Mart ayı sonunda bütün dünyayı etkisi altına alan COVİD-19 Virüsünden dolayı bilindiği gibi üç ay süre ile evlere kapandık.

Tüm işletmeler üretimi durdurdu.

Çarklar dönmedi.

Haziran ayı gibi 'kontrollü sosyal yaşam' başladı.

Ancak geçen üç aylık dönemin ekonomiye verdiği zararı, ekonomiden anlamayanlar bile öğrendi.

Bu yüzden birçok işletme oldukça zor günler yaşadı.
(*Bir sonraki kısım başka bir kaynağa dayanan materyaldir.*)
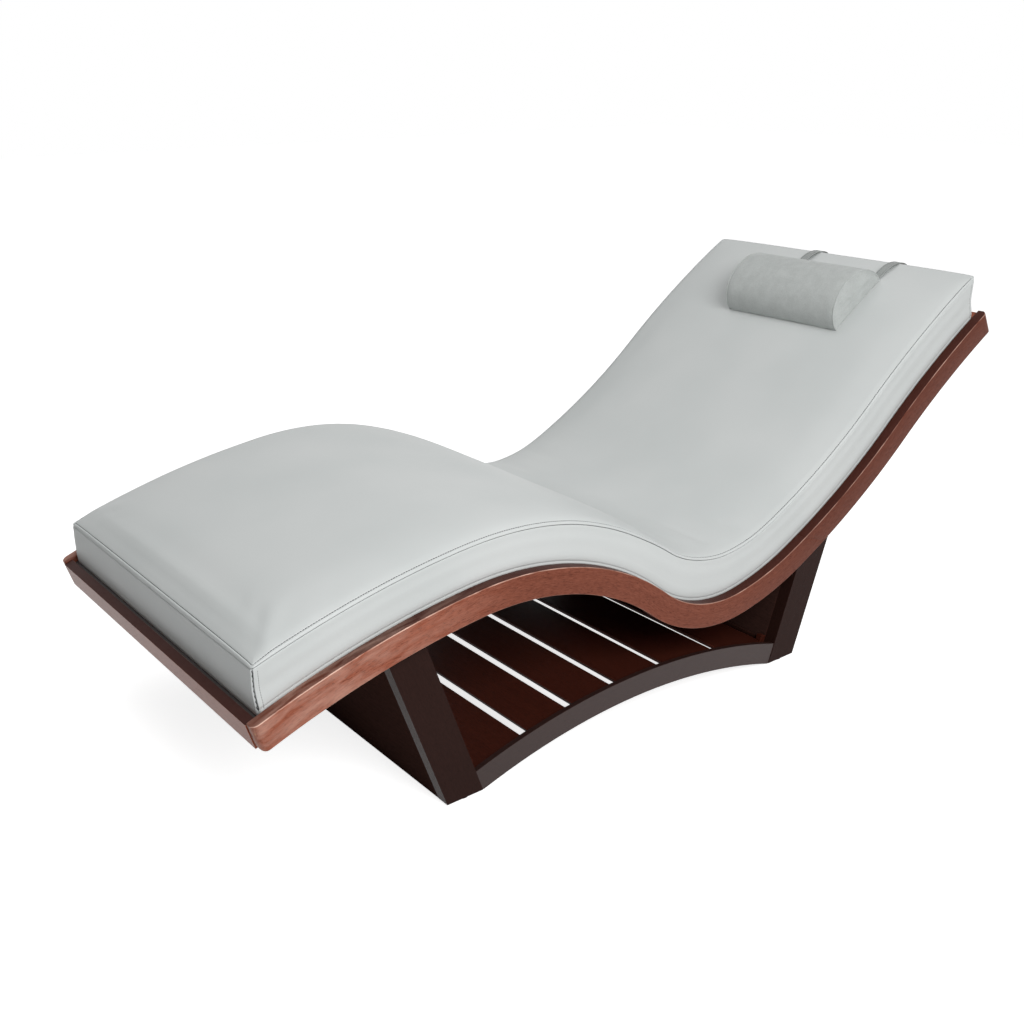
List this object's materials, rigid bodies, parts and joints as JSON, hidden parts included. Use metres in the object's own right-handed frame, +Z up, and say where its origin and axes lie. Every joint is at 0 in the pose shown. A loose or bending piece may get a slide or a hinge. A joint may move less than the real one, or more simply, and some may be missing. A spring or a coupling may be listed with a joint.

Hala da yaşamaya devam ediyor.

COVİD-19 salgını henüz geçmiş değil.

Bu yüzden bazı kısıtlamalar zorunlu olarak devam ediyor.

Sanayicinin, tüccarın, esnafın yeniden canlandırılması gerekiyor.

Tüm zorlu koşullara rağmen üretmeye devam edenler hükümet tarafından desteklenmeli.

Tüm kesimler ciddi anlamda gelir kaybına uğradı.

Son yıllarda Türkiye'de sanayide dev hamleler yaşandı.

Sanayi ürünlerinin ithalatı azaldı, ihracat arttı.

Türkiye ekonomisinde pandemi sürecinin olumsuz etkileri devam ederken kaybettiği canlılığı yeniden kazanabilmesi, üç - dört ay duran üretimin yeniden pandemi öncesine dönebilmesi için ekonomik destek kaçınılmaz.

Gerçi verilen bazı destekler var.

Ancak bu yeterli değil.

EOSB Başkanı Nadir Küpeli'nin özellikle altını çizdiği;

'SGK ve vergi ödemelerinin zamanı yaklaşıyor. Bu ödemeler ötelenmeli. İhracata yönelik ve yüksek katma değer sağlayacak sektörlerin ve yatırımların bu dönemde daha fazla desteklemeliyiz. İç piyasanın canlanmasını sağlayacak yeni vergi ve ÖTV düzenlemelerinin de hızlı yapılması, 2020 yılının kalan döneminin daha iyi geçmesini sağlayacağı gibi, işsizliğin de çözümüne katkı verecek' öneriler dikkate alınmalı.

Yoksa yükselişe geçen sanayi üretimi yeniden duraklama veya düşme yaşayabilir.

Geliri, giderini karşılamayan işletmeler üretime ara verir veya kapanır.

Bu da zaten var olan işsiz sayısının katlanmasına neden olabilir.